For the material that follows, list every line containing the word "from".

[start of Information shown]

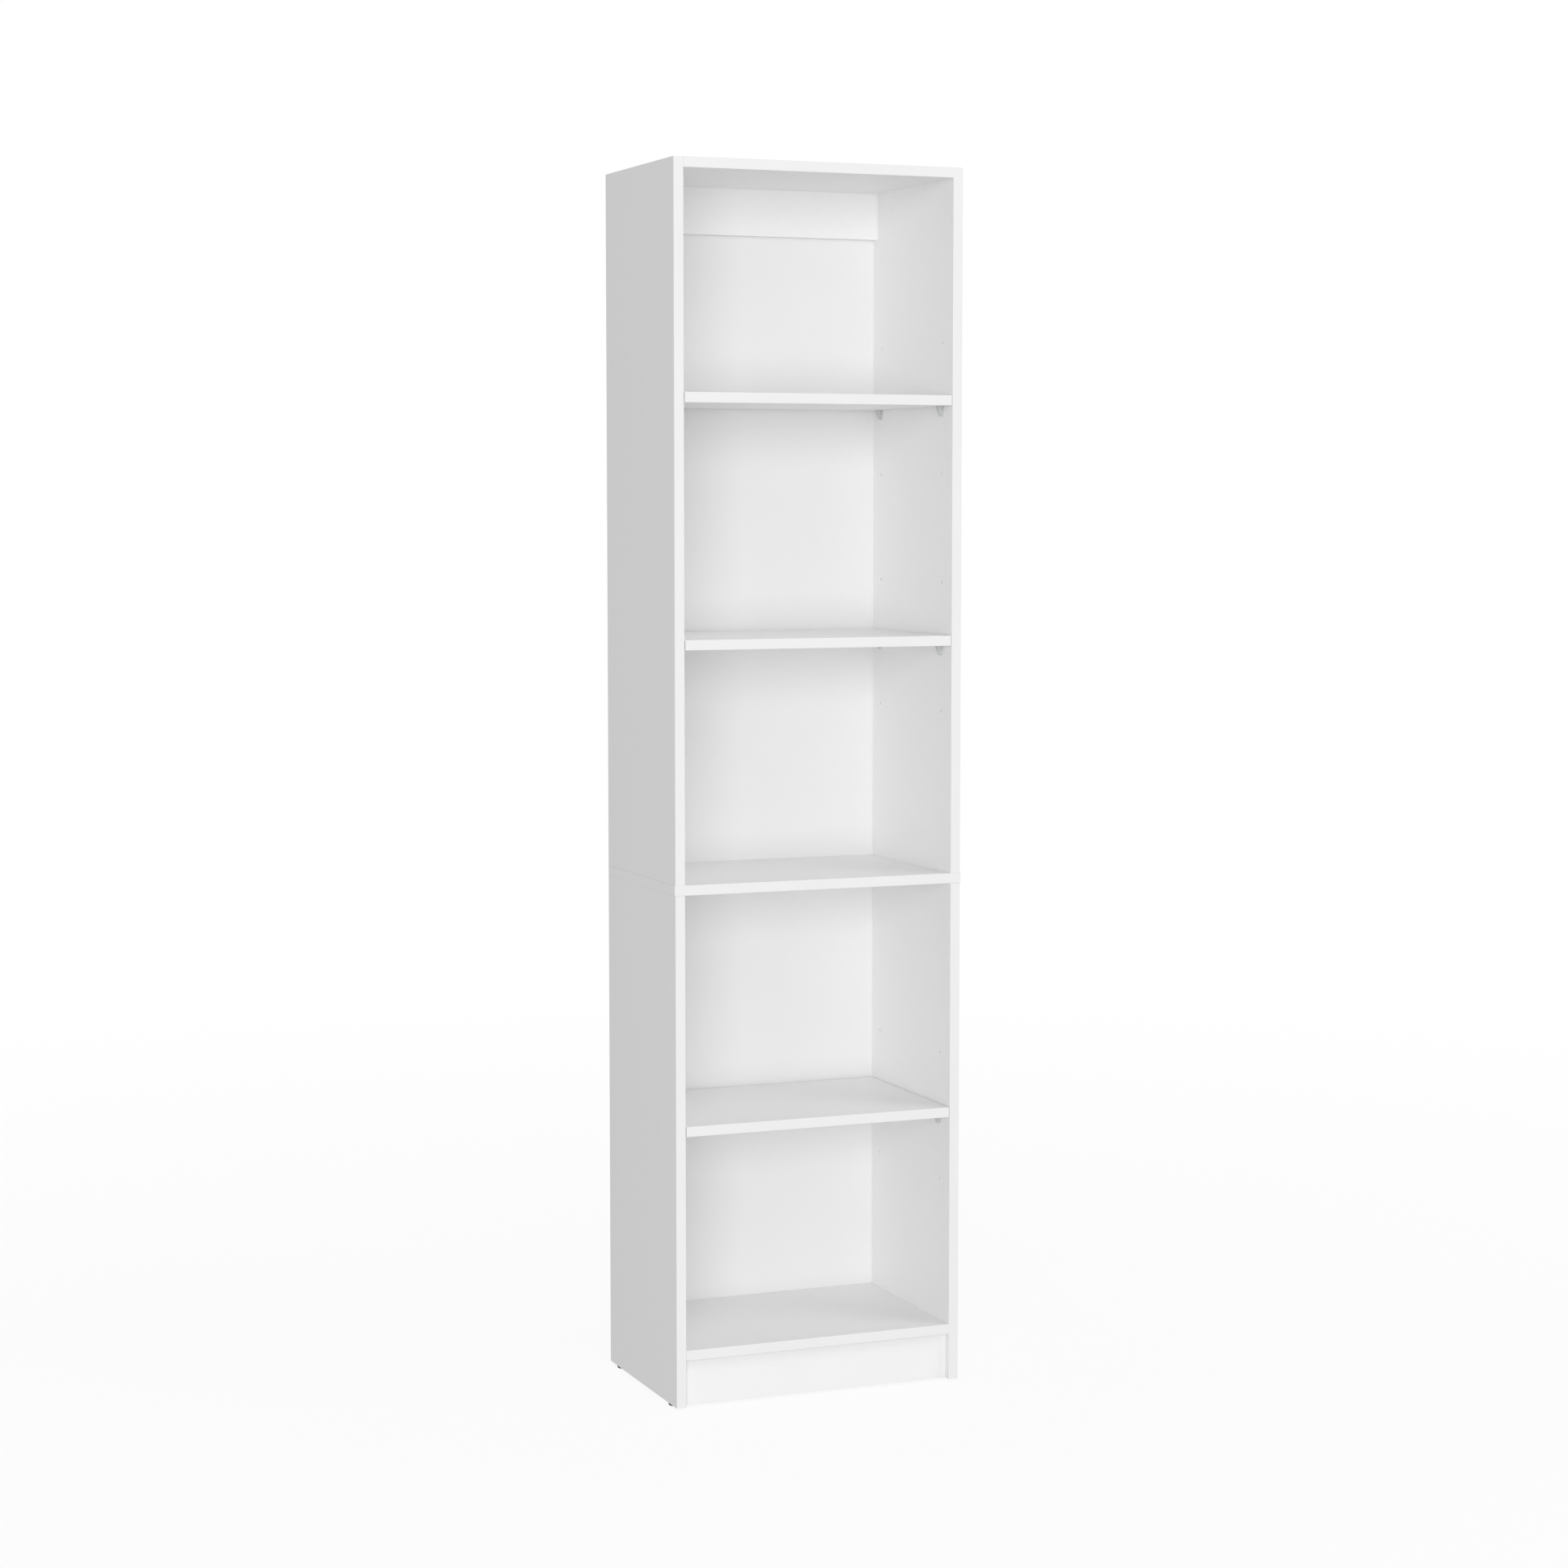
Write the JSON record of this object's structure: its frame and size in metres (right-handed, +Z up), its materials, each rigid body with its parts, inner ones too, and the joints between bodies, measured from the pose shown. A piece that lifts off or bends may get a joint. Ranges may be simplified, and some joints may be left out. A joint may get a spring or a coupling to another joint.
{
  "type": "bookcase with adjustable shelves",
  "caption": "Tall narrow white bookcase with an open front, a fixed middle shelf, loose shelves on pins in rows of holes, a plinth and a back.",
  "frame": {"origin": "on the floor under the glides, at the middle of the overall width and depth", "axes": "+Z up, +X to the right as seen from the open front, +Y towards the back; the open front faces -Y"},
  "size_m": [0.452, 0.293, 1.804],
  "materials": {
    "board": "15 mm particleboard faced in white melamine, low sheen, raw at hidden ends",
    "edging": "1 mm white plastic edging, satin, rounded arrises",
    "back_sheet": "3 mm hardboard, white lacquer inside, raw brown outside",
    "shelf_pin": "frosted grey moulded plastic",
    "glide": "dark grey moulded plastic",
    "cam_lock": "bare zinc casting, dull",
    "cam_bolt": "zinc-plated steel",
    "joining_screw": "zinc-plated steel",
    "nail": "bright steel wire",
    "dowel": "fluted beech, unfinished"
  },
  "bodies": {
    "case": {"back_nails_lower": "nail", "back_nails_upper": "nail", "back_panel_lower": "back_sheet", "back_panel_upper": "back_sheet", "back_rail": "board", "back_rail_cam_bolts": "cam_bolt", "back_rail_cam_locks": "cam_lock", "bottom_shelf": "board", "bottom_shelf_cam_bolts": "cam_bolt", "bottom_shelf_cam_locks": "cam_lock", "bottom_shelf_edging": "edging", "fixed_shelf": "board", "fixed_shelf_edging": "edging", "glide_front_left": "glide", "glide_front_right": "glide", "glide_nails": "nail", "glide_rear_left": "glide", "glide_rear_right": "glide", "joining_screws": "joining_screw", "left_side_lower": "board", "left_side_lower_edging": "edging", "left_side_upper": "board", "left_side_upper_edging": "edging", "long_dowels": "dowel", "plinth": "board", "plinth_cam_bolts": "cam_bolt", "plinth_cam_locks": "cam_lock", "right_side_lower": "board", "right_side_lower_edging": "edging", "right_side_upper": "board", "right_side_upper_edging": "edging", "short_dowels": "dowel", "top_panel": "board", "top_panel_cam_bolts": "cam_bolt", "top_panel_cam_locks": "cam_lock", "top_panel_edging": "edging"},
    "adjustable_shelf_upper": {"adjustable_shelf_upper": "board", "adjustable_shelf_upper_edging": "edging"},
    "adjustable_shelf_centre": {"adjustable_shelf_centre": "board", "adjustable_shelf_centre_edging": "edging"},
    "adjustable_shelf_lower": {"adjustable_shelf_lower": "board", "adjustable_shelf_lower_edging": "edging"},
    "shelf_pin_upper_front_left": {"shelf_pin_upper_front_left": "shelf_pin"},
    "shelf_pin_upper_front_right": {"shelf_pin_upper_front_right": "shelf_pin"},
    "shelf_pin_upper_rear_left": {"shelf_pin_upper_rear_left": "shelf_pin"},
    "shelf_pin_upper_rear_right": {"shelf_pin_upper_rear_right": "shelf_pin"},
    "shelf_pin_centre_front_left": {"shelf_pin_centre_front_left": "shelf_pin"},
    "shelf_pin_centre_front_right": {"shelf_pin_centre_front_right": "shelf_pin"},
    "shelf_pin_centre_rear_left": {"shelf_pin_centre_rear_left": "shelf_pin"},
    "shelf_pin_centre_rear_right": {"shelf_pin_centre_rear_right": "shelf_pin"},
    "shelf_pin_lower_front_left": {"shelf_pin_lower_front_left": "shelf_pin"},
    "shelf_pin_lower_front_right": {"shelf_pin_lower_front_right": "shelf_pin"},
    "shelf_pin_lower_rear_left": {"shelf_pin_lower_rear_left": "shelf_pin"},
    "shelf_pin_lower_rear_right": {"shelf_pin_lower_rear_right": "shelf_pin"}
  },
  "joints": [
    {"name": "lift_upper_shelf", "type": "slide", "parent": "case", "child": "adjustable_shelf_upper", "axis": [0, 0, 1], "range_m": [0, 0.096]},
    {"name": "lift_centre_shelf", "type": "slide", "parent": "case", "child": "adjustable_shelf_centre", "axis": [0, 0, 1], "range_m": [0, 0.096]},
    {"name": "lift_lower_shelf", "type": "slide", "parent": "case", "child": "adjustable_shelf_lower", "axis": [0, 0, 1], "range_m": [0, 0.096]},
    {"name": "pull_pin_upper_front_left", "type": "slide", "parent": "case", "child": "shelf_pin_upper_front_left", "axis": [1, 0, 0], "range_m": [0, 0.01]},
    {"name": "pull_pin_upper_front_right", "type": "slide", "parent": "case", "child": "shelf_pin_upper_front_right", "axis": [-1, 0, 0], "range_m": [0, 0.01]},
    {"name": "pull_pin_upper_rear_left", "type": "slide", "parent": "case", "child": "shelf_pin_upper_rear_left", "axis": [1, 0, 0], "range_m": [0, 0.01]},
    {"name": "pull_pin_upper_rear_right", "type": "slide", "parent": "case", "child": "shelf_pin_upper_rear_right", "axis": [-1, 0, 0], "range_m": [0, 0.01]},
    {"name": "pull_pin_centre_front_left", "type": "slide", "parent": "case", "child": "shelf_pin_centre_front_left", "axis": [1, 0, 0], "range_m": [0, 0.01]},
    {"name": "pull_pin_centre_front_right", "type": "slide", "parent": "case", "child": "shelf_pin_centre_front_right", "axis": [-1, 0, 0], "range_m": [0, 0.01]},
    {"name": "pull_pin_centre_rear_left", "type": "slide", "parent": "case", "child": "shelf_pin_centre_rear_left", "axis": [1, 0, 0], "range_m": [0, 0.01]},
    {"name": "pull_pin_centre_rear_right", "type": "slide", "parent": "case", "child": "shelf_pin_centre_rear_right", "axis": [-1, 0, 0], "range_m": [0, 0.01]},
    {"name": "pull_pin_lower_front_left", "type": "slide", "parent": "case", "child": "shelf_pin_lower_front_left", "axis": [1, 0, 0], "range_m": [0, 0.01]},
    {"name": "pull_pin_lower_front_right", "type": "slide", "parent": "case", "child": "shelf_pin_lower_front_right", "axis": [-1, 0, 0], "range_m": [0, 0.01]},
    {"name": "pull_pin_lower_rear_left", "type": "slide", "parent": "case", "child": "shelf_pin_lower_rear_left", "axis": [1, 0, 0], "range_m": [0, 0.01]},
    {"name": "pull_pin_lower_rear_right", "type": "slide", "parent": "case", "child": "shelf_pin_lower_rear_right", "axis": [-1, 0, 0], "range_m": [0, 0.01]}
  ]
}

[end of Information shown]

Exercise result
Write the JSON record of this object's structure: its frame and size in metres (right-handed, +Z up), its materials, each rigid body with its parts, inner ones too, and the joints between bodies, measured from the pose shown. A piece that lifts off or bends may get a joint. Ranges may be simplified, and some joints may be left out. A joint may get a spring or a coupling to another joint.
  "frame": {"origin": "on the floor under the glides, at the middle of the overall width and depth", "axes": "+Z up, +X to the right as seen from the open front, +Y towards the back; the open front faces -Y"},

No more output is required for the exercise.